↓

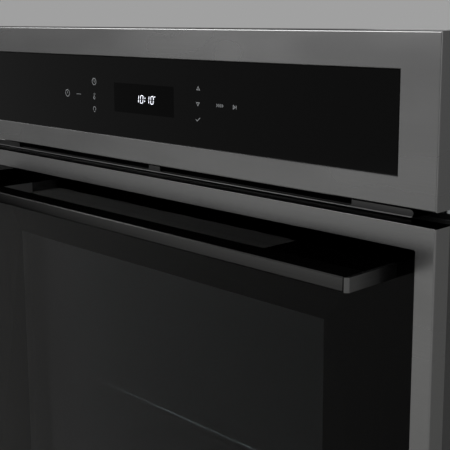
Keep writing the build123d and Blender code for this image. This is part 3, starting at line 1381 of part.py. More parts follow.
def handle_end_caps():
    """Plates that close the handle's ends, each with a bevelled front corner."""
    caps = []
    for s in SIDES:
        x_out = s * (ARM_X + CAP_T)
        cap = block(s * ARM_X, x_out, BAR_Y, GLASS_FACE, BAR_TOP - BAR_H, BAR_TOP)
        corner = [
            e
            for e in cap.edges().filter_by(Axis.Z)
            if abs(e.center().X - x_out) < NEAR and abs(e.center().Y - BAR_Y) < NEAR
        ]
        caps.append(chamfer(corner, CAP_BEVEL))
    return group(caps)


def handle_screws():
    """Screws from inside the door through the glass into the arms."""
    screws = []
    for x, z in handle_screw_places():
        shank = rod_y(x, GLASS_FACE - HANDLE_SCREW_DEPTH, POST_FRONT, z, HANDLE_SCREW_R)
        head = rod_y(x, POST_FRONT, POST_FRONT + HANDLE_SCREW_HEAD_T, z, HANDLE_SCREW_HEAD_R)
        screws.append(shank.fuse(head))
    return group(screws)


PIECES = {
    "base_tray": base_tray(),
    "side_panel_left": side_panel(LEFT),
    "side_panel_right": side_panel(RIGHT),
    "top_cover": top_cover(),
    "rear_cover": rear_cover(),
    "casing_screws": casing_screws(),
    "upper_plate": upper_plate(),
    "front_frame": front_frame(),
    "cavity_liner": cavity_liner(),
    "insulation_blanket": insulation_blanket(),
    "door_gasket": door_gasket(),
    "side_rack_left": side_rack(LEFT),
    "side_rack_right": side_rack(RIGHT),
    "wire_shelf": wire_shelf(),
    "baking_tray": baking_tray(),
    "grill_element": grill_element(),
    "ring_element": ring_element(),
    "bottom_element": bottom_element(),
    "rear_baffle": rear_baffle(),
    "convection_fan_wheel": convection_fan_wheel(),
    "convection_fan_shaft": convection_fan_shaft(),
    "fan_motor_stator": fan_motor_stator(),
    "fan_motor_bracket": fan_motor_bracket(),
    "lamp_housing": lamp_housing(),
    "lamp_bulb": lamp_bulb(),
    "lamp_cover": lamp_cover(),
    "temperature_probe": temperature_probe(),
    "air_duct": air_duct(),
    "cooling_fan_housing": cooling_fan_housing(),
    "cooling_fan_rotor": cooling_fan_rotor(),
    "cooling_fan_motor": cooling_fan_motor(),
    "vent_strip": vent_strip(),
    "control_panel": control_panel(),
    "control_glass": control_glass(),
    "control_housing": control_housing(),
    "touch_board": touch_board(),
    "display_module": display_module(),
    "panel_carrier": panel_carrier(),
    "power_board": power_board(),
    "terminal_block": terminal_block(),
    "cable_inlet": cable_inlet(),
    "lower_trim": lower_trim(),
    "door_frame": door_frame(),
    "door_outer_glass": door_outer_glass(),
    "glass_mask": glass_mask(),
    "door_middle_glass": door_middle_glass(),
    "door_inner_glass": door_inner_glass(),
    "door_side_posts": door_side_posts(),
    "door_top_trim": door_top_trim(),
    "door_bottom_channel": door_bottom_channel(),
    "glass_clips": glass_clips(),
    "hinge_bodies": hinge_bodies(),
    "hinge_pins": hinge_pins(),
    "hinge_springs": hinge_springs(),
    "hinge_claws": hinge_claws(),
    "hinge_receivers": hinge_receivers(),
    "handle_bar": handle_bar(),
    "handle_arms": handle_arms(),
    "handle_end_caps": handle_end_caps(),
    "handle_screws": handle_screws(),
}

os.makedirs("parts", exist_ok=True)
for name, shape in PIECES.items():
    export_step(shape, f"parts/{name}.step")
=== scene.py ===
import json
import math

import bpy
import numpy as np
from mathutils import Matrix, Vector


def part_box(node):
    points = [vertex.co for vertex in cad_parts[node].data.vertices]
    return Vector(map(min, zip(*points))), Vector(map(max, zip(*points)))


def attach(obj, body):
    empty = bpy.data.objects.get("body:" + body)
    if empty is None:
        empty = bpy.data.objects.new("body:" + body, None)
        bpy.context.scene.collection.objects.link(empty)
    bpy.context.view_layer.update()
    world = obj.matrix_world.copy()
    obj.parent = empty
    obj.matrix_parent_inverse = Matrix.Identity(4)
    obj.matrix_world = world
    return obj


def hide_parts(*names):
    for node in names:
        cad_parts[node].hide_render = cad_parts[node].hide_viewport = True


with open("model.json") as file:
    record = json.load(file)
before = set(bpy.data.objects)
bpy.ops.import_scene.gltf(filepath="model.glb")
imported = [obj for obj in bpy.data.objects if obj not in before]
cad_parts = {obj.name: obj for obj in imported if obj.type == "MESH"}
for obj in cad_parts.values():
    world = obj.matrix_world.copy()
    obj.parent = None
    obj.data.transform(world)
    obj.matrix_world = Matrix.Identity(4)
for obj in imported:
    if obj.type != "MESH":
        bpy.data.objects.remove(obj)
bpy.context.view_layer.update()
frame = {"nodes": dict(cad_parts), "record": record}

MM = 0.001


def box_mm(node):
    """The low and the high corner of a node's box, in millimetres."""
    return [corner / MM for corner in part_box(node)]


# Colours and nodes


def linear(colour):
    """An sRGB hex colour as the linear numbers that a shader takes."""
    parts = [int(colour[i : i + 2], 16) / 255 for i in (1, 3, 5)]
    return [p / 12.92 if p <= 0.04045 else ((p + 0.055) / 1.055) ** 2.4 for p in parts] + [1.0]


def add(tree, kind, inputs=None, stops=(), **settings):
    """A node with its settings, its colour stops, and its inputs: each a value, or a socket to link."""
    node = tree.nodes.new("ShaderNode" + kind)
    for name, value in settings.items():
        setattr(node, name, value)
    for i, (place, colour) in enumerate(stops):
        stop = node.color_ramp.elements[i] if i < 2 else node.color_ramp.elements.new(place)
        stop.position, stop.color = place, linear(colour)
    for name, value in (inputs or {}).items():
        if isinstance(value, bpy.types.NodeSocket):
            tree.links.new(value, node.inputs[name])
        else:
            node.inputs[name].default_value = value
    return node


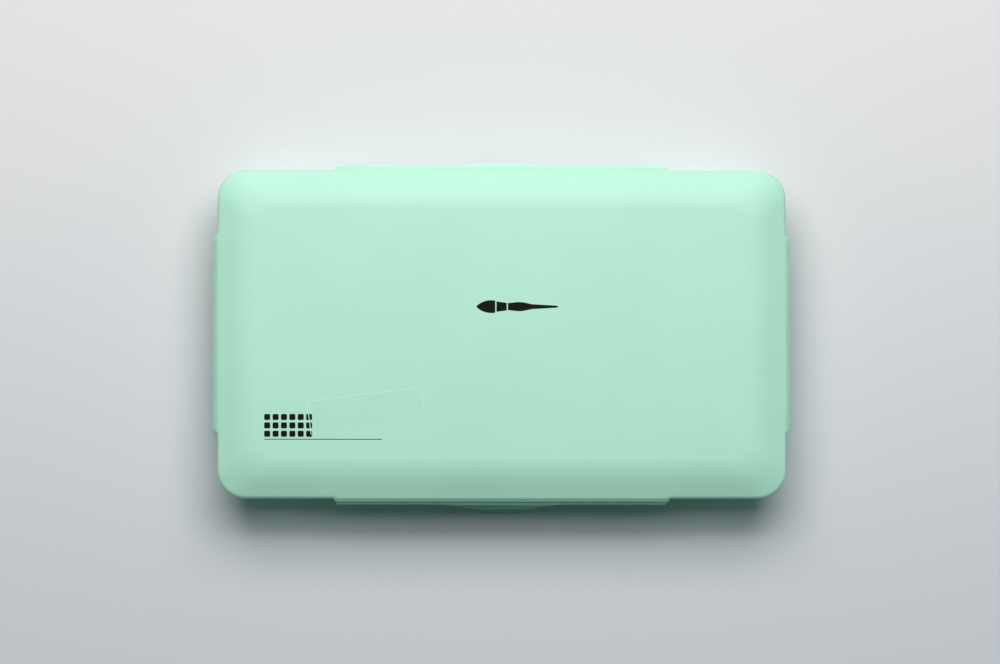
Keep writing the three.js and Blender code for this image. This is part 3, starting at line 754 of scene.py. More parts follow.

↑

◆ EXERCISE DETAILS
Print the listing above in full, exactly as it is.

◆ FINISHED ANSWER
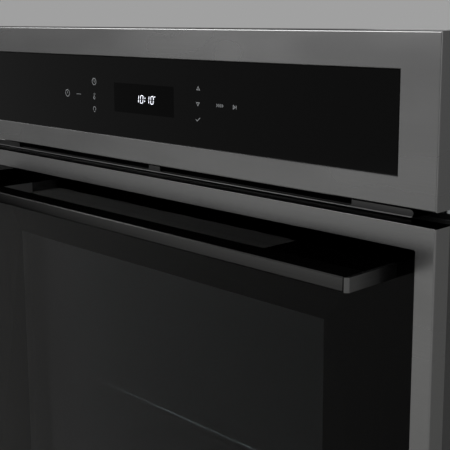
Keep writing the build123d and Blender code for this image. This is part 3, starting at line 1381 of part.py. More parts follow.
def handle_end_caps():
    """Plates that close the handle's ends, each with a bevelled front corner."""
    caps = []
    for s in SIDES:
        x_out = s * (ARM_X + CAP_T)
        cap = block(s * ARM_X, x_out, BAR_Y, GLASS_FACE, BAR_TOP - BAR_H, BAR_TOP)
        corner = [
            e
            for e in cap.edges().filter_by(Axis.Z)
            if abs(e.center().X - x_out) < NEAR and abs(e.center().Y - BAR_Y) < NEAR
        ]
        caps.append(chamfer(corner, CAP_BEVEL))
    return group(caps)


def handle_screws():
    """Screws from inside the door through the glass into the arms."""
    screws = []
    for x, z in handle_screw_places():
        shank = rod_y(x, GLASS_FACE - HANDLE_SCREW_DEPTH, POST_FRONT, z, HANDLE_SCREW_R)
        head = rod_y(x, POST_FRONT, POST_FRONT + HANDLE_SCREW_HEAD_T, z, HANDLE_SCREW_HEAD_R)
        screws.append(shank.fuse(head))
    return group(screws)


PIECES = {
    "base_tray": base_tray(),
    "side_panel_left": side_panel(LEFT),
    "side_panel_right": side_panel(RIGHT),
    "top_cover": top_cover(),
    "rear_cover": rear_cover(),
    "casing_screws": casing_screws(),
    "upper_plate": upper_plate(),
    "front_frame": front_frame(),
    "cavity_liner": cavity_liner(),
    "insulation_blanket": insulation_blanket(),
    "door_gasket": door_gasket(),
    "side_rack_left": side_rack(LEFT),
    "side_rack_right": side_rack(RIGHT),
    "wire_shelf": wire_shelf(),
    "baking_tray": baking_tray(),
    "grill_element": grill_element(),
    "ring_element": ring_element(),
    "bottom_element": bottom_element(),
    "rear_baffle": rear_baffle(),
    "convection_fan_wheel": convection_fan_wheel(),
    "convection_fan_shaft": convection_fan_shaft(),
    "fan_motor_stator": fan_motor_stator(),
    "fan_motor_bracket": fan_motor_bracket(),
    "lamp_housing": lamp_housing(),
    "lamp_bulb": lamp_bulb(),
    "lamp_cover": lamp_cover(),
    "temperature_probe": temperature_probe(),
    "air_duct": air_duct(),
    "cooling_fan_housing": cooling_fan_housing(),
    "cooling_fan_rotor": cooling_fan_rotor(),
    "cooling_fan_motor": cooling_fan_motor(),
    "vent_strip": vent_strip(),
    "control_panel": control_panel(),
    "control_glass": control_glass(),
    "control_housing": control_housing(),
    "touch_board": touch_board(),
    "display_module": display_module(),
    "panel_carrier": panel_carrier(),
    "power_board": power_board(),
    "terminal_block": terminal_block(),
    "cable_inlet": cable_inlet(),
    "lower_trim": lower_trim(),
    "door_frame": door_frame(),
    "door_outer_glass": door_outer_glass(),
    "glass_mask": glass_mask(),
    "door_middle_glass": door_middle_glass(),
    "door_inner_glass": door_inner_glass(),
    "door_side_posts": door_side_posts(),
    "door_top_trim": door_top_trim(),
    "door_bottom_channel": door_bottom_channel(),
    "glass_clips": glass_clips(),
    "hinge_bodies": hinge_bodies(),
    "hinge_pins": hinge_pins(),
    "hinge_springs": hinge_springs(),
    "hinge_claws": hinge_claws(),
    "hinge_receivers": hinge_receivers(),
    "handle_bar": handle_bar(),
    "handle_arms": handle_arms(),
    "handle_end_caps": handle_end_caps(),
    "handle_screws": handle_screws(),
}

os.makedirs("parts", exist_ok=True)
for name, shape in PIECES.items():
    export_step(shape, f"parts/{name}.step")
=== scene.py ===
import json
import math

import bpy
import numpy as np
from mathutils import Matrix, Vector


def part_box(node):
    points = [vertex.co for vertex in cad_parts[node].data.vertices]
    return Vector(map(min, zip(*points))), Vector(map(max, zip(*points)))


def attach(obj, body):
    empty = bpy.data.objects.get("body:" + body)
    if empty is None:
        empty = bpy.data.objects.new("body:" + body, None)
        bpy.context.scene.collection.objects.link(empty)
    bpy.context.view_layer.update()
    world = obj.matrix_world.copy()
    obj.parent = empty
    obj.matrix_parent_inverse = Matrix.Identity(4)
    obj.matrix_world = world
    return obj


def hide_parts(*names):
    for node in names:
        cad_parts[node].hide_render = cad_parts[node].hide_viewport = True


with open("model.json") as file:
    record = json.load(file)
before = set(bpy.data.objects)
bpy.ops.import_scene.gltf(filepath="model.glb")
imported = [obj for obj in bpy.data.objects if obj not in before]
cad_parts = {obj.name: obj for obj in imported if obj.type == "MESH"}
for obj in cad_parts.values():
    world = obj.matrix_world.copy()
    obj.parent = None
    obj.data.transform(world)
    obj.matrix_world = Matrix.Identity(4)
for obj in imported:
    if obj.type != "MESH":
        bpy.data.objects.remove(obj)
bpy.context.view_layer.update()
frame = {"nodes": dict(cad_parts), "record": record}

MM = 0.001


def box_mm(node):
    """The low and the high corner of a node's box, in millimetres."""
    return [corner / MM for corner in part_box(node)]


# Colours and nodes


def linear(colour):
    """An sRGB hex colour as the linear numbers that a shader takes."""
    parts = [int(colour[i : i + 2], 16) / 255 for i in (1, 3, 5)]
    return [p / 12.92 if p <= 0.04045 else ((p + 0.055) / 1.055) ** 2.4 for p in parts] + [1.0]


def add(tree, kind, inputs=None, stops=(), **settings):
    """A node with its settings, its colour stops, and its inputs: each a value, or a socket to link."""
    node = tree.nodes.new("ShaderNode" + kind)
    for name, value in settings.items():
        setattr(node, name, value)
    for i, (place, colour) in enumerate(stops):
        stop = node.color_ramp.elements[i] if i < 2 else node.color_ramp.elements.new(place)
        stop.position, stop.color = place, linear(colour)
    for name, value in (inputs or {}).items():
        if isinstance(value, bpy.types.NodeSocket):
            tree.links.new(value, node.inputs[name])
        else:
            node.inputs[name].default_value = value
    return node


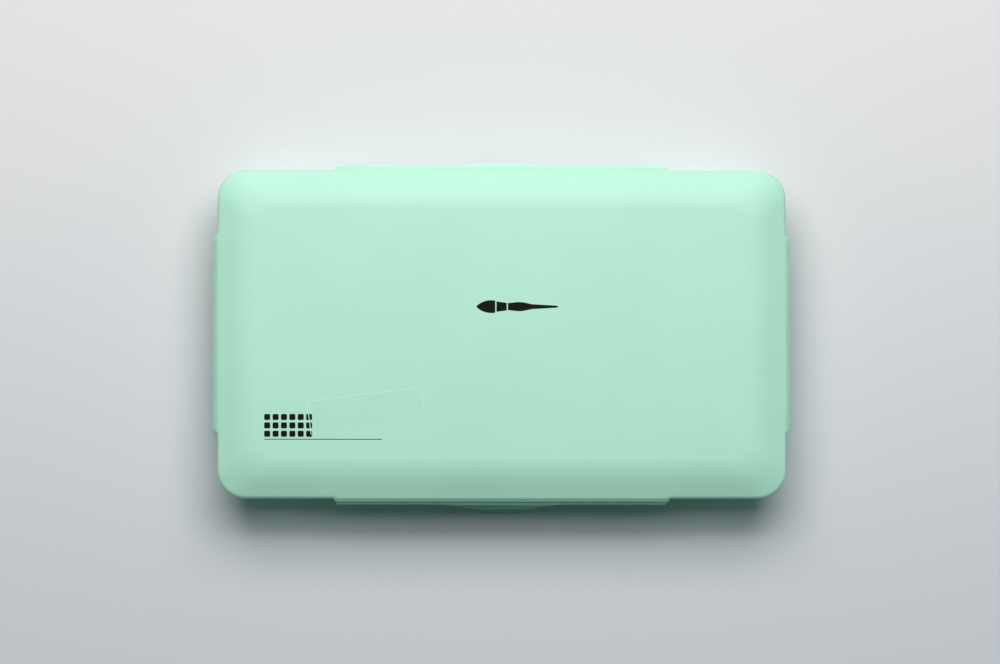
Keep writing the three.js and Blender code for this image. This is part 3, starting at line 754 of scene.py. More parts follow.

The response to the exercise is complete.